▸ OBJECTIVE:
Repeat exactly, and only, the lines below starting at the line that contains "# ---- leads" and ending at the line that contains "obj.matrix_world = Matrix.Identity(4)", inclusive of both.

▸ RAW RECORDS:
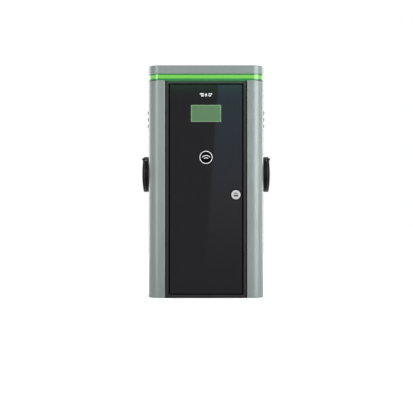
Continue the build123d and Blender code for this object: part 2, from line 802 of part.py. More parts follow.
with BuildPart() as right_lid:
    add(lid_body(0, lid_top_z))
    add(lid_body(lid_wall, lid_top_z - lid_wall), mode=Mode.SUBTRACT)
    seal_rib_x = flange_x + seal_ring_thickness + 0.4
    seal_rib_radius = (seal_ring_inner + seal_ring_outer) / 4
    with BuildSketch(Plane.YZ.offset(seal_rib_x)):
        with Locations((0, socket_z)):
            Circle(seal_rib_radius + 1)
            Circle(seal_rib_radius - 1, mode=Mode.SUBTRACT)
    rib_sagitta = dome_radius - sqrt(dome_radius**2 - seal_rib_radius**2)
    extrude(amount=lid_rim_x + lid_dome - rib_sagitta - lid_wall / 2 - seal_rib_x)
    with BuildSketch(Plane.XZ):
        with Locations((lid_axis_x, socket_z + lid_axis_z)):
            Circle(knuckle_radius)
            Rectangle(knuckle_web_width, knuckle_web_height, align=(Align.CENTER, Align.MAX))
    extrude(amount=lid_knuckle_length / 2, both=True)
    with BuildSketch(Plane.XZ):
        with Locations((lid_axis_x, socket_z + lid_axis_z)):
            Circle(lid_pin_diameter / 2 + running_fit)
    extrude(amount=lid_knuckle_length / 2, both=True, mode=Mode.SUBTRACT)
save(right_lid, "right_lid")
save_mirrored(right_lid, "left_lid")

with BuildPart() as lid_pins:
    with BuildSketch(Plane.XZ):
        with Locations(
            (lid_axis_x, socket_z + lid_axis_z), (-lid_axis_x, socket_z + lid_axis_z)
        ):
            Circle(lid_pin_diameter / 2)
    extrude(amount=lid_knuckle_length / 2 + knuckle_gap + brow_knuckle_length, both=True)
save(lid_pins, "lid_pins")

with BuildPart() as socket_seals:
    for side in (-1, 1):
        with BuildSketch(Plane.YZ.offset(side * flange_x)):
            with Locations((0, socket_z)):
                Circle(seal_ring_outer / 2)
                Circle(seal_ring_inner / 2, mode=Mode.SUBTRACT)
        extrude(amount=side * seal_ring_thickness)
save(socket_seals, "socket_seals")

with BuildPart() as socket_nuts:
    for side in (-1, 1):
        with BuildSketch(Plane.YZ.offset(side * spigot_x)):
            with Locations((0, socket_z)):
                Circle(socket_nut_diameter / 2)
                Circle(spigot_diameter / 2 + 0.1, mode=Mode.SUBTRACT)
        extrude(amount=side * socket_nut_thickness)
save(socket_nuts, "socket_nuts")

power_contact_places = ((-13.5, 0), (0, 0), (13.5, 0), (-7, -12), (7, -12))
signal_contact_places = ((-6.5, 11), (6.5, 11))
contact_back_x = insert_x - contact_length - 4

with BuildPart() as right_socket_insert:
    with BuildSketch(Plane.YZ.offset(insert_back_x)):
        with Locations((0, socket_z)):
            Circle(insert_diameter / 2)
    extrude(amount=insert_length)
    with BuildSketch(Plane.YZ.offset(spigot_x - seat_gap)):
        with Locations((0, socket_z)):
            Circle(collar_diameter / 2)
    extrude(amount=-collar_thickness)
    with BuildSketch(Plane.YZ.offset(insert_x)):
        with Locations((0, socket_z)):
            Circle(well_diameter / 2)
        with Locations((0, socket_z + well_flat)):
            Rectangle(
                well_diameter, 2 * well_diameter, align=(Align.CENTER, Align.MAX), mode=Mode.INTERSECT
            )
    extrude(amount=-well_depth, mode=Mode.SUBTRACT)
    with BuildSketch(Plane.XY.offset(socket_z + well_flat)):
        with Locations((bolt_x, 0)):
            Circle(bolt_diameter / 2 + running_fit)
    extrude(amount=insert_diameter / 2, mode=Mode.SUBTRACT)
    with BuildSketch(Plane.XY.offset(socket_z)):
        with Locations((insert_back_x + 18, 0)):
            Circle(lead_diameter / 2 + 4)
    extrude(amount=-(insert_diameter / 2 + 18))
save(right_socket_insert, "right_socket_insert")
save_mirrored(right_socket_insert, "left_socket_insert")

with BuildPart() as right_contact_block:
    with BuildSketch(Plane.YZ.offset(well_x)):
        with Locations((0, socket_z)):
            Circle(contact_block_diameter / 2)
    extrude(amount=well_depth)
    chamfer(right_contact_block.faces().sort_by(Axis.X)[-1].edges(), 1)
    with BuildSketch(Plane.YZ.offset(insert_x)):
        with Locations((0, socket_z)):
            with Locations(*power_contact_places):
                Circle(power_contact_diameter / 2 + contact_clearance)
            with Locations(*signal_contact_places):
                Circle(signal_contact_diameter / 2 + contact_clearance)
    extrude(amount=-(insert_x - contact_back_x), mode=Mode.SUBTRACT)

with BuildPart() as contact_blocks:
    add(right_contact_block.part)
    mirror(right_contact_block.part, about=Plane.YZ)
save(contact_blocks, "contact_blocks")

with BuildPart() as right_contacts:
    with BuildSketch(Plane.YZ.offset(contact_back_x)):
        with Locations((0, socket_z)):
            with Locations(*power_contact_places):
                Circle(power_contact_diameter / 2)
            with Locations(*signal_contact_places):
                Circle(signal_contact_diameter / 2)
    extrude(amount=contact_length)
    with BuildSketch(Plane.YZ.offset(contact_back_x + 6)):
        with Locations((0, socket_z)):
            with Locations(*power_contact_places):
                Circle(power_contact_diameter / 2 - 1)
            with Locations(*signal_contact_places):
                Circle(signal_contact_diameter / 2 - 0.7)
    extrude(amount=contact_length, mode=Mode.SUBTRACT)

with BuildPart() as socket_contacts:
    add(right_contacts.part)
    mirror(right_contacts.part, about=Plane.YZ)
save(socket_contacts, "socket_contacts")

actuator_z = socket_z + insert_diameter / 2 + seat_gap
actuator_x = spigot_x - 2 * seat_gap - collar_thickness - actuator_length / 2
with BuildPart() as right_actuator:
    with BuildSketch(Plane.XY.offset(actuator_z)):
        with Locations((actuator_x, 0)):
            Rectangle(actuator_length, actuator_width)
        with Locations((bolt_x, 0)):
            Circle(bolt_diameter / 2 + running_fit, mode=Mode.SUBTRACT)
    extrude(amount=actuator_height)

with BuildPart() as bolt_actuators:
    add(right_actuator.part)
    mirror(right_actuator.part, about=Plane.YZ)
save(bolt_actuators, "bolt_actuators")

with BuildPart() as right_plug_bolt:
    with BuildSketch(Plane.XY.offset(socket_z + well_flat + bolt_retreat)):
        with Locations((bolt_x, 0)):
            Circle(bolt_diameter / 2)
    extrude(amount=bolt_length)
save(right_plug_bolt, "right_plug_bolt")
save_mirrored(right_plug_bolt, "left_plug_bolt")

# ---- equipment on the mounting plate ------------------------------------------------------
with BuildPart() as mounting_plate:
    with BuildSketch(Plane.XZ.offset(-plate_y)):
        with Locations((0, (plate_bottom + plate_top) / 2)):
            RectangleRounded(plate_width, plate_top - plate_bottom, 8)
    extrude(amount=-plate_thickness)
save(mounting_plate, "mounting_plate")

with BuildPart() as plate_brackets:
    bracket_y = plate_y + plate_thickness
    for bracket_z in (plate_bottom + 60, plate_top - 100):
        for side in (-1, 1):
            with BuildSketch(Plane.XY.offset(bracket_z)):
                with Locations((side * (column_inner_x - 21), bracket_y + 1.25)):
                    Rectangle(42, 2.5)
                with Locations((side * (column_inner_x - 1.25), bracket_y + 24)):
                    Rectangle(2.5, 48)
            extrude(amount=40)
save(plate_brackets, "plate_brackets")

rail_zs = (controller_rail_z, breaker_rail_z, contactor_rail_z, terminal_rail_z)
with BuildPart() as din_rails:
    for rail_z in rail_zs:
        with BuildSketch(Plane.XZ.offset(-plate_y)):
            with Locations((0, rail_z)):
                Rectangle(rail_length, rail_height - 10)
        extrude(amount=rail_depth)
        with BuildSketch(Plane.XZ.offset(-rail_y)):
            with Locations((0, rail_z)):
                Rectangle(rail_length, rail_height)
        extrude(amount=-1)
        with BuildSketch(Plane.XZ.offset(-rail_y)):
            with Locations((0, rail_z)):
                Rectangle(rail_length, rail_height - 12)
        extrude(amount=-(rail_depth - 1), mode=Mode.SUBTRACT)
save(din_rails, "din_rails")


def build_device(x, z, width, height=device_height, depth=device_depth):
    """A rail device: a housing with a nose that stands out between its terminal shoulders."""
    with BuildPart() as device:
        with BuildSketch(Plane.XZ.offset(-rail_y)):
            with Locations((x, z)):
                Rectangle(width, height)
        extrude(amount=depth * device_shoulder / device_depth)
        with BuildSketch(Plane.XZ.offset(-rail_y)):
            with Locations((x, z)):
                Rectangle(width, height * device_nose / device_height)
        extrude(amount=depth)
        chamfer(device.edges().filter_by(Axis.X).group_by(Axis.Y)[0], 2)
    return device


breaker_x = 95
breaker_width = 74
toggle_width = 60
toggle_axis_y = device_front_y + 7.5


def build_breaker(x):
    """A four-pole breaker with a slot in its nose for the toggle and cheeks for its axle."""
    with BuildPart() as breaker:
        add(build_device(x, breaker_rail_z, breaker_width).part)
        with BuildSketch(Plane.XZ.offset(-device_front_y)):
            with Locations((x, breaker_rail_z)):
                Rectangle(toggle_width + 2, toggle_slot_height)
        extrude(amount=-toggle_slot_depth, mode=Mode.SUBTRACT)
        with BuildSketch(Plane.YZ.offset(x)):
            with Locations((toggle_axis_y, breaker_rail_z)):
                Circle(toggle_axle_diameter / 2 + running_fit)
        extrude(amount=toggle_width / 2 + 4, both=True, mode=Mode.SUBTRACT)
    return breaker


def build_toggle(x):
    """The tied toggles of the four poles on one axle, pointing up and forward when on."""
    tip_y = toggle_axis_y - toggle_arm / 2 * cos(radians(toggle_rest_angle))
    tip_z = breaker_rail_z + toggle_arm / 2 * sin(radians(toggle_rest_angle))
    with BuildPart() as toggle:
        with BuildSketch(Plane.YZ.offset(x)):
            with Locations((toggle_axis_y, breaker_rail_z)):
                Circle(toggle_hub_radius)
            with Locations(Location((tip_y, tip_z), -toggle_rest_angle)):
                Rectangle(toggle_arm, toggle_arm_thickness)
        extrude(amount=toggle_width / 2, both=True)
        with BuildSketch(Plane.YZ.offset(x)):
            with Locations((toggle_axis_y, breaker_rail_z)):
                Circle(toggle_axle_diameter / 2)
        extrude(amount=toggle_width / 2 + 3.5, both=True)
    return toggle


for side_name, side in (("left", -1), ("right", 1)):
    save(build_breaker(side * breaker_x), f"{side_name}_breaker")
    save(build_toggle(side * breaker_x), f"{side_name}_breaker_toggle")


def save_pair(name, x, z, width, height=device_height, depth=device_depth):
    """Two of the same device, one each side of the middle, in one node."""
    with BuildPart() as pair:
        add(build_device(-x, z, width, height, depth).part)
        add(build_device(x, z, width, height, depth).part)
    save(pair, name)


save_pair("charge_controllers", 110, controller_rail_z, 90, 90, 58)
save_pair("contactors", 52, contactor_rail_z, 54, 85, 60)
save_pair("energy_meters", 130, contactor_rail_z, 72, 90, 60)
save(build_device(0, controller_rail_z, 60, 90, 56), "power_supply")

terminal_pitch = 12.5
with BuildPart() as terminal_blocks:
    with BuildSketch(Plane.XZ.offset(-rail_y)):
        with Locations((0, terminal_rail_z)):
            with GridLocations(terminal_pitch, 0, 24, 1):
                Rectangle(terminal_pitch - 0.3, 60)
    extrude(amount=32)
    with BuildSketch(Plane.XZ.offset(-rail_y)):
        with Locations((0, terminal_rail_z)):
            with GridLocations(terminal_pitch, 0, 24, 1):
                Rectangle(terminal_pitch - 0.3, 34)
    extrude(amount=46)
save(terminal_blocks, "terminal_blocks")

with BuildPart() as earth_bar:
    with BuildSketch(Plane.XZ.offset(-plate_y)):
        with Locations((0, terminal_rail_z - 75)):
            with GridLocations(200, 0, 2, 1):
                Circle(7)
    extrude(amount=20)
    with BuildSketch(Plane.XZ.offset(-plate_y + 20)):
        with Locations((0, terminal_rail_z - 75)):
            Rectangle(240, 18)
            with GridLocations(20, 0, 8, 1):
                Circle(2.6, mode=Mode.SUBTRACT)
    extrude(amount=6)
save(earth_bar, "earth_bar")

# ---- leads from the sockets to the terminals ----------------------------------------------
lead_x = insert_back_x + 18
lead_top = socket_z - insert_diameter / 2 - 18
lead_end_x = 135
lead_end_y = rail_y - 16
lead_end_z = terminal_rail_z + 30 + seat_gap
lead_points = (
    (lead_x, 0, lead_top),
    (lead_x, 0, lead_top - 165),
    (lead_end_x, lead_end_y, lead_end_z + 60),
    (lead_end_x, lead_end_y, lead_end_z),
)
lead_radii = [120, 50]
with BuildPart() as right_lead:
    with BuildLine() as lead_line:
        FilletPolyline(*lead_points, radius=lead_radii)
    with BuildSketch(Plane((lead_x, 0, lead_top), z_dir=(0, 0, -1))):
        Circle(lead_diameter / 2)
    sweep()
save(right_lead, "right_socket_lead")
save_mirrored(right_lead, "left_socket_lead")
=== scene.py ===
import json
import math

import bmesh
import bpy
import mathutils
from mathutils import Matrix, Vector


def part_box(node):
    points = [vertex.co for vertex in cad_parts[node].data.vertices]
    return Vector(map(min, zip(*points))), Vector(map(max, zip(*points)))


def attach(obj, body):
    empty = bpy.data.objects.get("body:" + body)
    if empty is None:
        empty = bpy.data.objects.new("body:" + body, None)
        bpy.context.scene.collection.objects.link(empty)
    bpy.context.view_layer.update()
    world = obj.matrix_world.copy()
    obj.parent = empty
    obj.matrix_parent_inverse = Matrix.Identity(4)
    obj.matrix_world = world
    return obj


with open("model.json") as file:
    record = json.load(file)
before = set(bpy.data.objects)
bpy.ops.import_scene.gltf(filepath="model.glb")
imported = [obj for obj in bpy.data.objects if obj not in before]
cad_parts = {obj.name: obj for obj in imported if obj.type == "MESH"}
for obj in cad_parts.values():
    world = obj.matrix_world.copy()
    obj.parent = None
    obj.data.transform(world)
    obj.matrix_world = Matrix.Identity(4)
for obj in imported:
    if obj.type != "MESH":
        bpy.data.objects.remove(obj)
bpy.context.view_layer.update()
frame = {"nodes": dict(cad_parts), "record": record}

MM = 0.001
NODES = frame["nodes"]


# ---------------------------------------------------------------------------------------------
# Materials
# ---------------------------------------------------------------------------------------------
def srgb(red, green, blue):
    """A screen colour, 0 to 255, as the linear colour that a shader takes."""
    def linear(value):
        value = value / 255
        return value / 12.92 if value <= 0.04045 else ((value + 0.055) / 1.055) ** 2.4
    return (linear(red), linear(green), linear(blue), 1.0)


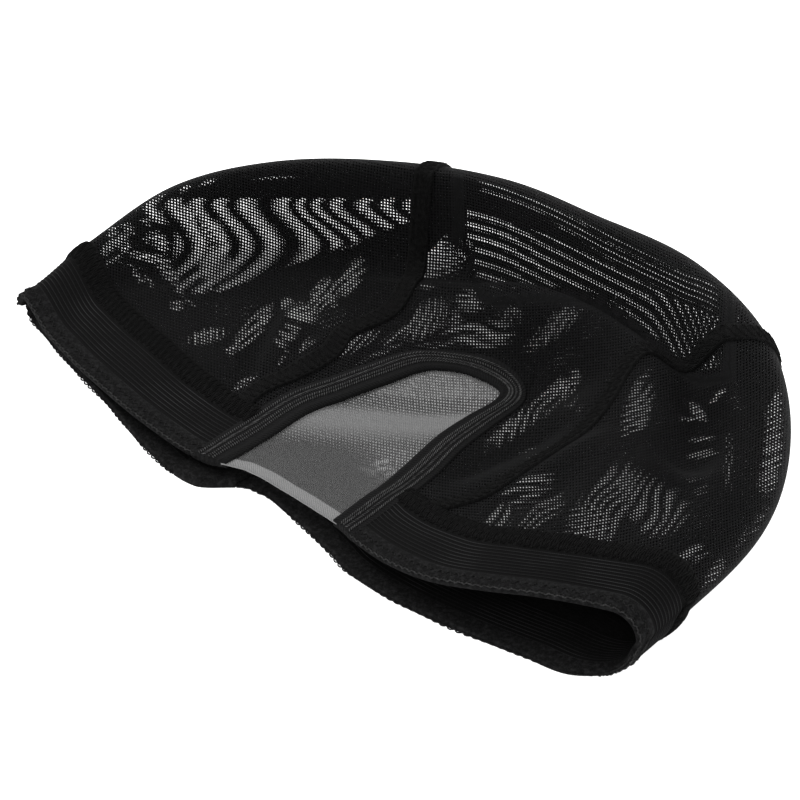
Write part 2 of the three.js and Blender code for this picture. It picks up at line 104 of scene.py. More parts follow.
# %% Sockets that can be added and multiplied
class Wire:
    """A socket of a dye's node tree, usable in Python sums."""

    def __init__(self, dye, socket):
        self.dye = dye
        self.socket = socket

    def sum(self, operation, *others):
        values = {i: other for i, other in enumerate((self, *others))}
        return self.dye.node("ShaderNodeMath", {"operation": operation}, values)

    def __add__(self, other):
        return self.sum("ADD", other)

    def __sub__(self, other):
        return self.sum("SUBTRACT", other)

    def __mul__(self, other):
        return self.sum("MULTIPLY", other)

    def __truediv__(self, other):
        return self.sum("DIVIDE", other)

    def __rsub__(self, other):
        return self.dye.node("ShaderNodeMath", {"operation": "SUBTRACT"}, {0: other, 1: self})

    __radd__ = __add__
    __rmul__ = __mul__

    def part(self, name):
        return Wire(self.dye, self.socket.node.outputs[name])

    def fract(self):
        return self.sum("FRACT")

    def least(self, other):
        return self.sum("MINIMUM", other)

    def most(self, other):
        return self.sum("MAXIMUM", other)

    def wave(self):
        """Sine of a number of whole turns."""
        return (self * (2 * math.pi)).sum("SINE")

    def between(self, low, high, start=0.0, end=1.0):
        """Eases from start to end while the value goes from low to high."""
        return self.dye.node(
            "ShaderNodeMapRange",
            {"interpolation_type": "SMOOTHSTEP"},
            {"Value": self, "From Min": low, "From Max": high, "To Min": start, "To Max": end},
        )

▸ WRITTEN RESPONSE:
# ---- leads from the sockets to the terminals ----------------------------------------------
lead_x = insert_back_x + 18
lead_top = socket_z - insert_diameter / 2 - 18
lead_end_x = 135
lead_end_y = rail_y - 16
lead_end_z = terminal_rail_z + 30 + seat_gap
lead_points = (
    (lead_x, 0, lead_top),
    (lead_x, 0, lead_top - 165),
    (lead_end_x, lead_end_y, lead_end_z + 60),
    (lead_end_x, lead_end_y, lead_end_z),
)
lead_radii = [120, 50]
with BuildPart() as right_lead:
    with BuildLine() as lead_line:
        FilletPolyline(*lead_points, radius=lead_radii)
    with BuildSketch(Plane((lead_x, 0, lead_top), z_dir=(0, 0, -1))):
        Circle(lead_diameter / 2)
    sweep()
save(right_lead, "right_socket_lead")
save_mirrored(right_lead, "left_socket_lead")
=== scene.py ===
import json
import math

import bmesh
import bpy
import mathutils
from mathutils import Matrix, Vector


def part_box(node):
    points = [vertex.co for vertex in cad_parts[node].data.vertices]
    return Vector(map(min, zip(*points))), Vector(map(max, zip(*points)))


def attach(obj, body):
    empty = bpy.data.objects.get("body:" + body)
    if empty is None:
        empty = bpy.data.objects.new("body:" + body, None)
        bpy.context.scene.collection.objects.link(empty)
    bpy.context.view_layer.update()
    world = obj.matrix_world.copy()
    obj.parent = empty
    obj.matrix_parent_inverse = Matrix.Identity(4)
    obj.matrix_world = world
    return obj


with open("model.json") as file:
    record = json.load(file)
before = set(bpy.data.objects)
bpy.ops.import_scene.gltf(filepath="model.glb")
imported = [obj for obj in bpy.data.objects if obj not in before]
cad_parts = {obj.name: obj for obj in imported if obj.type == "MESH"}
for obj in cad_parts.values():
    world = obj.matrix_world.copy()
    obj.parent = None
    obj.data.transform(world)
    obj.matrix_world = Matrix.Identity(4)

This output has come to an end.